• [Excerpt from a dataset]
::::::::::

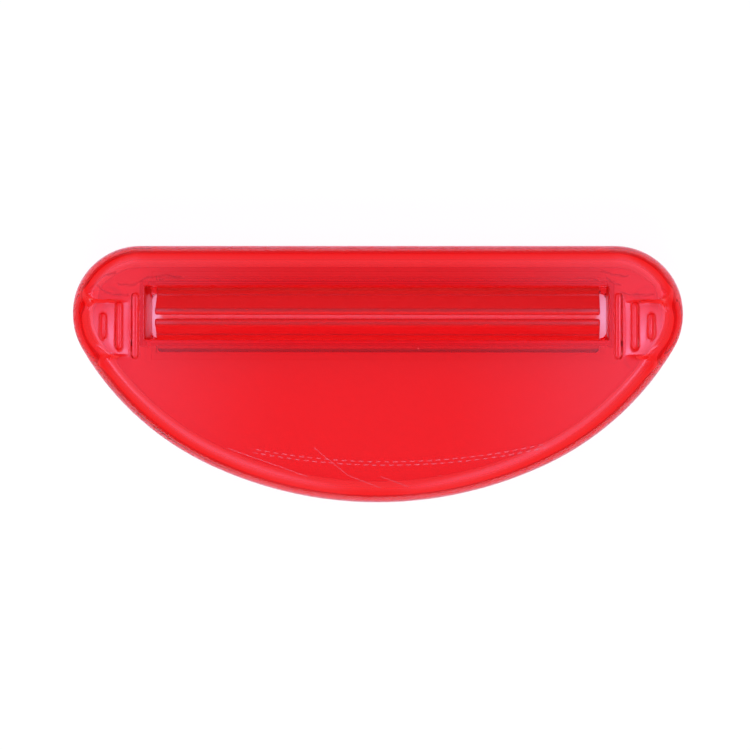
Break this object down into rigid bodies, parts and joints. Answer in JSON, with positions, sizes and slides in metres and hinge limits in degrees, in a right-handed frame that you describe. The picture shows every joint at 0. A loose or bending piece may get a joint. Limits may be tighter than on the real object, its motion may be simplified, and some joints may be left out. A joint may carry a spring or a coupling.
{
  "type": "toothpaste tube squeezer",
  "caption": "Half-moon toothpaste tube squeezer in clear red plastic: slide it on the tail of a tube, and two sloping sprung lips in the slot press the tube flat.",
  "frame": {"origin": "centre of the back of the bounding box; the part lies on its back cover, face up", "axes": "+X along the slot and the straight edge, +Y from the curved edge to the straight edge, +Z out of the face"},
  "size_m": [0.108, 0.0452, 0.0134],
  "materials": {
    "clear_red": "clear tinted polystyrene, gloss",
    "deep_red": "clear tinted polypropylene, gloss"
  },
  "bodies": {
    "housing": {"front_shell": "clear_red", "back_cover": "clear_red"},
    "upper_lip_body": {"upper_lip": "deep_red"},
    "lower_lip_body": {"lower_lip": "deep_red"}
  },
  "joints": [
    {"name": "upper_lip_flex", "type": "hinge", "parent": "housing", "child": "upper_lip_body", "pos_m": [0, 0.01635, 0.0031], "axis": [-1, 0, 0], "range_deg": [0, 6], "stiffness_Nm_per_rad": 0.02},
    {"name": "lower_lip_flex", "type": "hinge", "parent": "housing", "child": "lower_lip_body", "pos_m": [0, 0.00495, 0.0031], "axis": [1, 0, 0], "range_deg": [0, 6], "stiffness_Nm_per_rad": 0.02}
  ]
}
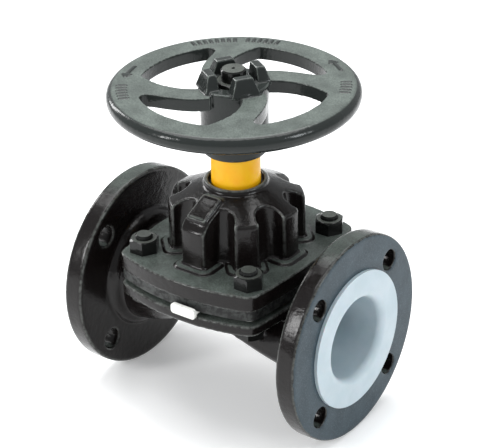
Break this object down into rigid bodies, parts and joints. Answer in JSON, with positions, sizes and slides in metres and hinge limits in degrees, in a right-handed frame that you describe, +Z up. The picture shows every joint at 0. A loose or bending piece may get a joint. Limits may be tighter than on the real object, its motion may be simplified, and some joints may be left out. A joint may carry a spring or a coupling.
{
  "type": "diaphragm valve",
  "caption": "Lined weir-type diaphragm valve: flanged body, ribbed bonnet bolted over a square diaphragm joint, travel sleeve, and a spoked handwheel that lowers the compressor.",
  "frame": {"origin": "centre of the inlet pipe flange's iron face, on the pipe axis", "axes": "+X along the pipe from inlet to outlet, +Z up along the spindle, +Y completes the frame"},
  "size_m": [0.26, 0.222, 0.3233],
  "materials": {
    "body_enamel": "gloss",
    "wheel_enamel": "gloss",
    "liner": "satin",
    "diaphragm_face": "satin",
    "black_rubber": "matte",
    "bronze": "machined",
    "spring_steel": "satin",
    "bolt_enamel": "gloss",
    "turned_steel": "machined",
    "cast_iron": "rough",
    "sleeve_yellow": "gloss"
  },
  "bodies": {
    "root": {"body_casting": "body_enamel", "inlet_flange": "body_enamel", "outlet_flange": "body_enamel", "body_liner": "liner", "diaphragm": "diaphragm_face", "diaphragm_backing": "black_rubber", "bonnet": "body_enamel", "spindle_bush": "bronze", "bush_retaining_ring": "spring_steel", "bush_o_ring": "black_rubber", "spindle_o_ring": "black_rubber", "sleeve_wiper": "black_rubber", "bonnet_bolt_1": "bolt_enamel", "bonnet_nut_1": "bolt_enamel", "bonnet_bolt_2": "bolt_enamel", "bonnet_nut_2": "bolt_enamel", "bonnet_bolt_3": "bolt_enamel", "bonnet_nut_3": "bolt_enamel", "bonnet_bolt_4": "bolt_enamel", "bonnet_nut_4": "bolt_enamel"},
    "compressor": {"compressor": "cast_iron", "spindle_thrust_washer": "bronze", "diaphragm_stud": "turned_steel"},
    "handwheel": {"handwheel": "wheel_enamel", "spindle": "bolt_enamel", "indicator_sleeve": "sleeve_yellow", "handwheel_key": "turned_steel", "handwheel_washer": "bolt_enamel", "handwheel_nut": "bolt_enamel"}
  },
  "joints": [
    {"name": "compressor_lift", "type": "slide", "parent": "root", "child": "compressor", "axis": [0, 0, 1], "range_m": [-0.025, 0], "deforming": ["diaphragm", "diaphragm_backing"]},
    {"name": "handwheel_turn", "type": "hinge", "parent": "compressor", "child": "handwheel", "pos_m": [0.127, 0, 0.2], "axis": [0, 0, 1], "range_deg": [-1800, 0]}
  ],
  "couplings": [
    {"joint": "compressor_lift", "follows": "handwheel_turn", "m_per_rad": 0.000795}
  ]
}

::::::::::

• [EXERCISE INSTRUCTIONS] Using the data above, print every record exactly as shown.

• [FINAL RESULT]
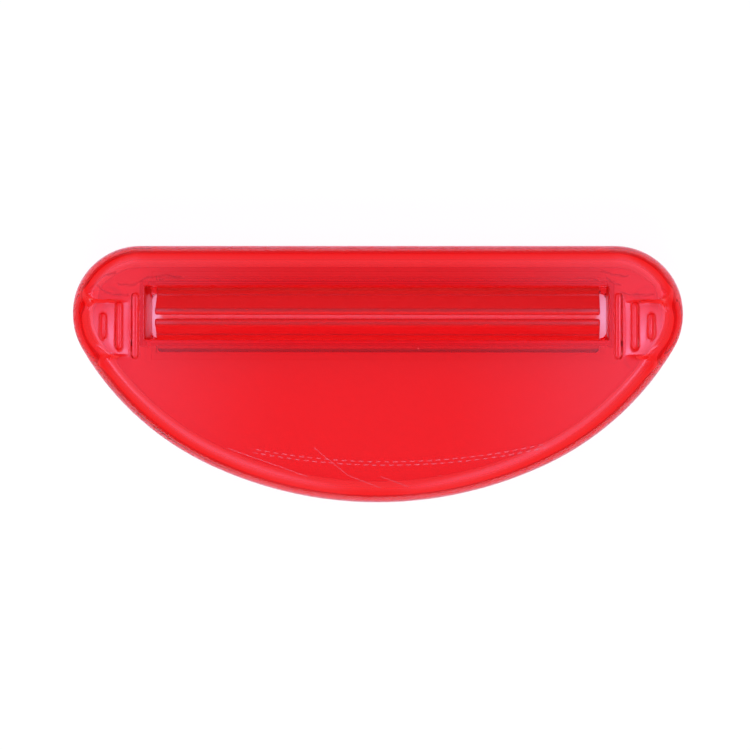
Break this object down into rigid bodies, parts and joints. Answer in JSON, with positions, sizes and slides in metres and hinge limits in degrees, in a right-handed frame that you describe. The picture shows every joint at 0. A loose or bending piece may get a joint. Limits may be tighter than on the real object, its motion may be simplified, and some joints may be left out. A joint may carry a spring or a coupling.
{
  "type": "toothpaste tube squeezer",
  "caption": "Half-moon toothpaste tube squeezer in clear red plastic: slide it on the tail of a tube, and two sloping sprung lips in the slot press the tube flat.",
  "frame": {"origin": "centre of the back of the bounding box; the part lies on its back cover, face up", "axes": "+X along the slot and the straight edge, +Y from the curved edge to the straight edge, +Z out of the face"},
  "size_m": [0.108, 0.0452, 0.0134],
  "materials": {
    "clear_red": "clear tinted polystyrene, gloss",
    "deep_red": "clear tinted polypropylene, gloss"
  },
  "bodies": {
    "housing": {"front_shell": "clear_red", "back_cover": "clear_red"},
    "upper_lip_body": {"upper_lip": "deep_red"},
    "lower_lip_body": {"lower_lip": "deep_red"}
  },
  "joints": [
    {"name": "upper_lip_flex", "type": "hinge", "parent": "housing", "child": "upper_lip_body", "pos_m": [0, 0.01635, 0.0031], "axis": [-1, 0, 0], "range_deg": [0, 6], "stiffness_Nm_per_rad": 0.02},
    {"name": "lower_lip_flex", "type": "hinge", "parent": "housing", "child": "lower_lip_body", "pos_m": [0, 0.00495, 0.0031], "axis": [1, 0, 0], "range_deg": [0, 6], "stiffness_Nm_per_rad": 0.02}
  ]
}
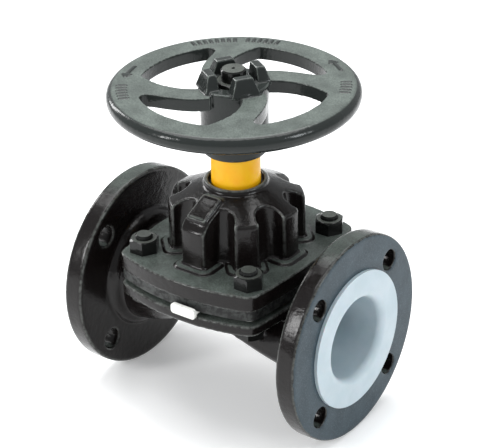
Break this object down into rigid bodies, parts and joints. Answer in JSON, with positions, sizes and slides in metres and hinge limits in degrees, in a right-handed frame that you describe, +Z up. The picture shows every joint at 0. A loose or bending piece may get a joint. Limits may be tighter than on the real object, its motion may be simplified, and some joints may be left out. A joint may carry a spring or a coupling.
{
  "type": "diaphragm valve",
  "caption": "Lined weir-type diaphragm valve: flanged body, ribbed bonnet bolted over a square diaphragm joint, travel sleeve, and a spoked handwheel that lowers the compressor.",
  "frame": {"origin": "centre of the inlet pipe flange's iron face, on the pipe axis", "axes": "+X along the pipe from inlet to outlet, +Z up along the spindle, +Y completes the frame"},
  "size_m": [0.26, 0.222, 0.3233],
  "materials": {
    "body_enamel": "gloss",
    "wheel_enamel": "gloss",
    "liner": "satin",
    "diaphragm_face": "satin",
    "black_rubber": "matte",
    "bronze": "machined",
    "spring_steel": "satin",
    "bolt_enamel": "gloss",
    "turned_steel": "machined",
    "cast_iron": "rough",
    "sleeve_yellow": "gloss"
  },
  "bodies": {
    "root": {"body_casting": "body_enamel", "inlet_flange": "body_enamel", "outlet_flange": "body_enamel", "body_liner": "liner", "diaphragm": "diaphragm_face", "diaphragm_backing": "black_rubber", "bonnet": "body_enamel", "spindle_bush": "bronze", "bush_retaining_ring": "spring_steel", "bush_o_ring": "black_rubber", "spindle_o_ring": "black_rubber", "sleeve_wiper": "black_rubber", "bonnet_bolt_1": "bolt_enamel", "bonnet_nut_1": "bolt_enamel", "bonnet_bolt_2": "bolt_enamel", "bonnet_nut_2": "bolt_enamel", "bonnet_bolt_3": "bolt_enamel", "bonnet_nut_3": "bolt_enamel", "bonnet_bolt_4": "bolt_enamel", "bonnet_nut_4": "bolt_enamel"},
    "compressor": {"compressor": "cast_iron", "spindle_thrust_washer": "bronze", "diaphragm_stud": "turned_steel"},
    "handwheel": {"handwheel": "wheel_enamel", "spindle": "bolt_enamel", "indicator_sleeve": "sleeve_yellow", "handwheel_key": "turned_steel", "handwheel_washer": "bolt_enamel", "handwheel_nut": "bolt_enamel"}
  },
  "joints": [
    {"name": "compressor_lift", "type": "slide", "parent": "root", "child": "compressor", "axis": [0, 0, 1], "range_m": [-0.025, 0], "deforming": ["diaphragm", "diaphragm_backing"]},
    {"name": "handwheel_turn", "type": "hinge", "parent": "compressor", "child": "handwheel", "pos_m": [0.127, 0, 0.2], "axis": [0, 0, 1], "range_deg": [-1800, 0]}
  ],
  "couplings": [
    {"joint": "compressor_lift", "follows": "handwheel_turn", "m_per_rad": 0.000795}
  ]
}